The Army made the couple pay $8,044 for the military gear when an investigation by his unit determined that the loss was due to the soldier’s “simple negligence.” Later the Army refunded about $3,500 to the soldier, after determining it had docked him too much money. Regulations limit the amount of liability to one month’s pay if a soldier is found negligent. Having to pay $1,500 a month for nearly six months after they moved was a hardship, said the soldier’s wife, Angela Williams. “We were totally flat broke.”

The amount of the court settlement was not disclosed, but it’s more than the worth of the items in the storage unit — valued at nearly $40,000, said Angela Williams. “There were irreplaceable things,” she said, such as three boxes of pristine Christmas ornaments from her great-grandmother and her grandmother, and ornaments made by her children. “And the emotional turmoil is still lingering” because of the unresolved questions with the Army, she said.

After discovering the loss in December 2010 while her husband was still deployed, Angela Williams sought help from her husband’s unit and from legal officers at Fort Bragg, but no one mentioned the possibility that the storage facility owner may have been in violation of the Servicemembers’ Civil Relief Act by selling the property of a service member without a court order.
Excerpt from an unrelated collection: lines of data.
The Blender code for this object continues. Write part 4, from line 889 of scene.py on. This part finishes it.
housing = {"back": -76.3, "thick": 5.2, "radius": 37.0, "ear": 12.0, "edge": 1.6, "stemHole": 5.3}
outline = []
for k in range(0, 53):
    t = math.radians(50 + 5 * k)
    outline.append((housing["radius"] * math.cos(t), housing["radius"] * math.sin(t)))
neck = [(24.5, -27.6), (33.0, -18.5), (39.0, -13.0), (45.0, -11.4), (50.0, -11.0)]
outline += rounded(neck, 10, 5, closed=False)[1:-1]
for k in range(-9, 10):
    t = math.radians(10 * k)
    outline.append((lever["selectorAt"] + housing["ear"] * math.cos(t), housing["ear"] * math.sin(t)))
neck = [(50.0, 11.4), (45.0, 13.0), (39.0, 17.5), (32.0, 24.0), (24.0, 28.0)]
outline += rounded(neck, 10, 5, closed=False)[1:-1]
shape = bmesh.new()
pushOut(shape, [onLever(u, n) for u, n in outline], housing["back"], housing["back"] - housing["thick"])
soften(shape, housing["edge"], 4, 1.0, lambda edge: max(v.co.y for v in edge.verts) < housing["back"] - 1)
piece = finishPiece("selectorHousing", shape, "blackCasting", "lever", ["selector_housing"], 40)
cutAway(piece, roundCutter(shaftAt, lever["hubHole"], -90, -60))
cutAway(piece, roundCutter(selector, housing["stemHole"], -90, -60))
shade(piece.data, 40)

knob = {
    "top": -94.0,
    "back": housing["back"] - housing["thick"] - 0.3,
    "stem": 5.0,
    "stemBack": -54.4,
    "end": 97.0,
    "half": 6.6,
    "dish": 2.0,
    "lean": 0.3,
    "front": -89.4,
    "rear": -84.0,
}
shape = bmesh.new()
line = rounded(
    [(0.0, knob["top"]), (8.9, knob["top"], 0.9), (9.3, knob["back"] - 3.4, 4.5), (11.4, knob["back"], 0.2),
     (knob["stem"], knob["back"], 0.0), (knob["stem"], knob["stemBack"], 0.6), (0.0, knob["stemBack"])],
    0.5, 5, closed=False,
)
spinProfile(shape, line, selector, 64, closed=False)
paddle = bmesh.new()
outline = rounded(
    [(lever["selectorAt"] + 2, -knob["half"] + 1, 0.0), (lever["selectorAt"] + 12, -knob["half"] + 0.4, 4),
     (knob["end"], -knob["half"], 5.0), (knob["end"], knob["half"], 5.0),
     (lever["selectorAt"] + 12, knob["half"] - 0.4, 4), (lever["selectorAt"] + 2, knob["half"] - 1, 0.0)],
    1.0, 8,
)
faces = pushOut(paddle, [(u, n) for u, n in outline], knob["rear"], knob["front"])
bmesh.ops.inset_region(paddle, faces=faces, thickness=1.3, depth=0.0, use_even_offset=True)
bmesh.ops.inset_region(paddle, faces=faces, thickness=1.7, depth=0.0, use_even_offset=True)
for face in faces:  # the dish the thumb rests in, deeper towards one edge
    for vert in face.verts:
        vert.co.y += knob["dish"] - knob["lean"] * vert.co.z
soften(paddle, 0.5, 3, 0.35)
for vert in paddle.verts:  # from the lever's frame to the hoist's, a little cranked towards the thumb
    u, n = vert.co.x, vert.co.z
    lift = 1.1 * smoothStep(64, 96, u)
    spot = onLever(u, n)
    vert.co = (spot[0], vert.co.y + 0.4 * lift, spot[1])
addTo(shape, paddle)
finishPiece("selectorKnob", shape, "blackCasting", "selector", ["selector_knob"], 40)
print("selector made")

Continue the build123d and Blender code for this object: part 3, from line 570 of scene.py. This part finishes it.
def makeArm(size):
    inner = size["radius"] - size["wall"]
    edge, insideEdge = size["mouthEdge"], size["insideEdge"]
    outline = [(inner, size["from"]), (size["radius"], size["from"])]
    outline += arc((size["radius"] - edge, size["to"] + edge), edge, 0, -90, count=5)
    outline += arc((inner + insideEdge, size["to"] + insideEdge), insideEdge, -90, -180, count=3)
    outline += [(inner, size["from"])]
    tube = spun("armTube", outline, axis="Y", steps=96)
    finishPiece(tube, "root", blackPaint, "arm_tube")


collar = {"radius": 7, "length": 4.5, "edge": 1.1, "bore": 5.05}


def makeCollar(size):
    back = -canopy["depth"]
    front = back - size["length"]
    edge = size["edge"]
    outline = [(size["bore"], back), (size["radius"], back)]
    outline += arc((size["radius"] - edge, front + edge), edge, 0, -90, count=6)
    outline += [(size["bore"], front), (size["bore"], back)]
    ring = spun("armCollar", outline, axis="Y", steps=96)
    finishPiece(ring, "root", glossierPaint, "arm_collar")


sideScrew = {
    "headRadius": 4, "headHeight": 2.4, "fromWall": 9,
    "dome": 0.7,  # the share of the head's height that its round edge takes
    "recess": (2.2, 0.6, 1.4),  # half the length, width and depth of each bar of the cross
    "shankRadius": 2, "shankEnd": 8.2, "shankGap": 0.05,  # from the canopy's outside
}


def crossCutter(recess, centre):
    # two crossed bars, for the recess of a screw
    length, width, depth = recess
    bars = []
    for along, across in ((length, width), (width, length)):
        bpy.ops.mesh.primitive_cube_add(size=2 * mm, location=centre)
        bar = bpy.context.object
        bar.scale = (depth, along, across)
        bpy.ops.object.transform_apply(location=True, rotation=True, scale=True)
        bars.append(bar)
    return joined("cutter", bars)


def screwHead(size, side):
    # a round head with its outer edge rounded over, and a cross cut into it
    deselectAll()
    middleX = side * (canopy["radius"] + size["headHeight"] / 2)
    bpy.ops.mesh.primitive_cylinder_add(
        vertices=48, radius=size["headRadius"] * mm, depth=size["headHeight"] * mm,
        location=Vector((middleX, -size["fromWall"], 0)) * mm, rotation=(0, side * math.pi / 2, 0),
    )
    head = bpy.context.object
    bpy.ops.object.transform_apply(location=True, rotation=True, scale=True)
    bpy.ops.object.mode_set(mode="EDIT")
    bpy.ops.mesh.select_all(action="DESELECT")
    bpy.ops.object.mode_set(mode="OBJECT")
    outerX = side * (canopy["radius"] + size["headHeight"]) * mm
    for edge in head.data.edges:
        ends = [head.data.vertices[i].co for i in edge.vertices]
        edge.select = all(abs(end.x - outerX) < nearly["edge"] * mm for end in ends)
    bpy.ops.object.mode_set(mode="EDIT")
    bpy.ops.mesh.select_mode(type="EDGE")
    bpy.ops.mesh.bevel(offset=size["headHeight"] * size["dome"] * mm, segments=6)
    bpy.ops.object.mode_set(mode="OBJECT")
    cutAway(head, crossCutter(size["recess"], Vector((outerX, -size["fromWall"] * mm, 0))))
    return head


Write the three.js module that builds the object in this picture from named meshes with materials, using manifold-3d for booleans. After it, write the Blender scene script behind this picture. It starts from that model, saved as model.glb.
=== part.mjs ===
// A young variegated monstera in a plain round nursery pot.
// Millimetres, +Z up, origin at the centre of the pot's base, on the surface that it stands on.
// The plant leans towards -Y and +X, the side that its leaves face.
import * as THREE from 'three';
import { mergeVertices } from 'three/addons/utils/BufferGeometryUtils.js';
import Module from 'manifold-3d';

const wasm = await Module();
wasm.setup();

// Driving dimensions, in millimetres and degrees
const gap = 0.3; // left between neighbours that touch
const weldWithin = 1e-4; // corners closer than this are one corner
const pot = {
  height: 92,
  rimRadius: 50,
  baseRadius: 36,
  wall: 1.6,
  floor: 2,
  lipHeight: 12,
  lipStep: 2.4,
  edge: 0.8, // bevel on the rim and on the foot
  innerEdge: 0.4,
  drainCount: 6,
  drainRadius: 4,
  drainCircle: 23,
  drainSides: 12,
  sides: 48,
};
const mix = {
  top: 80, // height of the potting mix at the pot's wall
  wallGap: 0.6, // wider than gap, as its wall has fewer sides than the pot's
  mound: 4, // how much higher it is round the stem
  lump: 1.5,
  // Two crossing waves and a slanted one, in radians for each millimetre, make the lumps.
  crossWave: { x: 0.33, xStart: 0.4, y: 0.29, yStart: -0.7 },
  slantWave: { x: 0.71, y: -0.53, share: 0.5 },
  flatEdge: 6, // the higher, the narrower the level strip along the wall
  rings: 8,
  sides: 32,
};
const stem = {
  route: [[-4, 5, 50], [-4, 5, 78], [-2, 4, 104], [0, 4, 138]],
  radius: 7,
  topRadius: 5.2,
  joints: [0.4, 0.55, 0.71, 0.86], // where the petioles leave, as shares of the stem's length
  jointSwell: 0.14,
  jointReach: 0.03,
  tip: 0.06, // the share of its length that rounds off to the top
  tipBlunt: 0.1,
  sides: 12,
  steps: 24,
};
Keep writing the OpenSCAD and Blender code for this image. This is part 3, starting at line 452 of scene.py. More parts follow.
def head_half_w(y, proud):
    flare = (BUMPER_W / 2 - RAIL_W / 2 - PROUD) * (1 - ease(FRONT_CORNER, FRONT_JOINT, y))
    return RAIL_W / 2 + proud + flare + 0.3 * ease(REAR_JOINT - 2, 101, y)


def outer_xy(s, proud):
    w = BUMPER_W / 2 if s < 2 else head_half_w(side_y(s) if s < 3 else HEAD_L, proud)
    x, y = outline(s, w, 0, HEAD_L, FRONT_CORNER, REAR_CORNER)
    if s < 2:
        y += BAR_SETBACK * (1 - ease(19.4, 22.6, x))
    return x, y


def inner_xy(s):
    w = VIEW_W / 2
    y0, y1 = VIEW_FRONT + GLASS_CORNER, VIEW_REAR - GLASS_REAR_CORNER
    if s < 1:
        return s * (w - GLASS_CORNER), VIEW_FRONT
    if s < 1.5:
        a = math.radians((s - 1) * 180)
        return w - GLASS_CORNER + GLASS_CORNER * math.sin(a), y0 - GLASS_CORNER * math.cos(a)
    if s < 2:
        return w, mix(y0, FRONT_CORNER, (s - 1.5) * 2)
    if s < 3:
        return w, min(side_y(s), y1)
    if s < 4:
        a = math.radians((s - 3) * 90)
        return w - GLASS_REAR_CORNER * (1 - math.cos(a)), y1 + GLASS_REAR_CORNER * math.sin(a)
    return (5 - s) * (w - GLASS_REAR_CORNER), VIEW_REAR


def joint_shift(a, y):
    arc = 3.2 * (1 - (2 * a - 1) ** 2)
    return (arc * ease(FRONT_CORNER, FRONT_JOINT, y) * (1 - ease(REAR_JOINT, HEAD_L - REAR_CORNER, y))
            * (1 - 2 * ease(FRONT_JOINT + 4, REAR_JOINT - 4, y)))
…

Nor did the Williamses realize that the SCRA applied to them. Extra protection from the courts under the SCRA ensures every effort is made to reach the service member. The member can request a delay in proceedings because of a deployment, for example.

The soldier’s unit began an investigation into the lost equipment in August 2011, when he was outprocessing before making a permanent change-of-station move, and he once again informed officials of the lost equipment. The unit investigation found simple negligence on the part of the soldier, and made him pay $8,044 for the lost equipment. An Army judge advocate general officer signed off on the Army investigation.

“I couldn’t believe the legal review from the JAG at Fort Bragg. It was simply wrong,” said retired Air Force Col. John Odom, an expert on the SCRA and one of the attorneys who represented the Williamses in their lawsuit against the storage company.

The review “failed to spot two critical issues: the violation of the SCRA, and the fact that they can’t dock more than a month’s pay” when a loss to the government results from a service member’s negligence, Odom said. If there weren’t such limitations, he said, “people wouldn’t drive ships and fly airplanes” if they had to reimburse the government for the entire cost of the ship or airplane after an incident. “It’s a DoD recognition that there has to be a reasonable limitation on financial liability for service members for loss or damage to government property resulting from their negligence.” Regardless, in this case, there was no negligence on the soldier’s part, Odom said.

The Williamses filed a complaint with the Army Special Operations Command Inspector General about the unit’s investigation more than a year ago. Officials at Fort Bragg referred questions to Army IG headquarters, and information was not available by press time about the findings, or whether officials expect to reverse the finding that the soldier was negligent.

Angela Williams said they haven’t received the final report, but they’ve been told the ruling of negligence still stands.

But Odom contends the Army should have refunded the entire $8,044 to the Wiilliamses, and he’s working with the soldier to complete that process to get the rest of the money back. “If the Army wants their money, the Army should be going to see [the owner of the storage company],” he said.

As for the finding of negligence, “nothing could be farther from the truth,” Odom said.

“How can this many people who are supposed to know the law that protects service members look at this and miss these issues?” Odom said.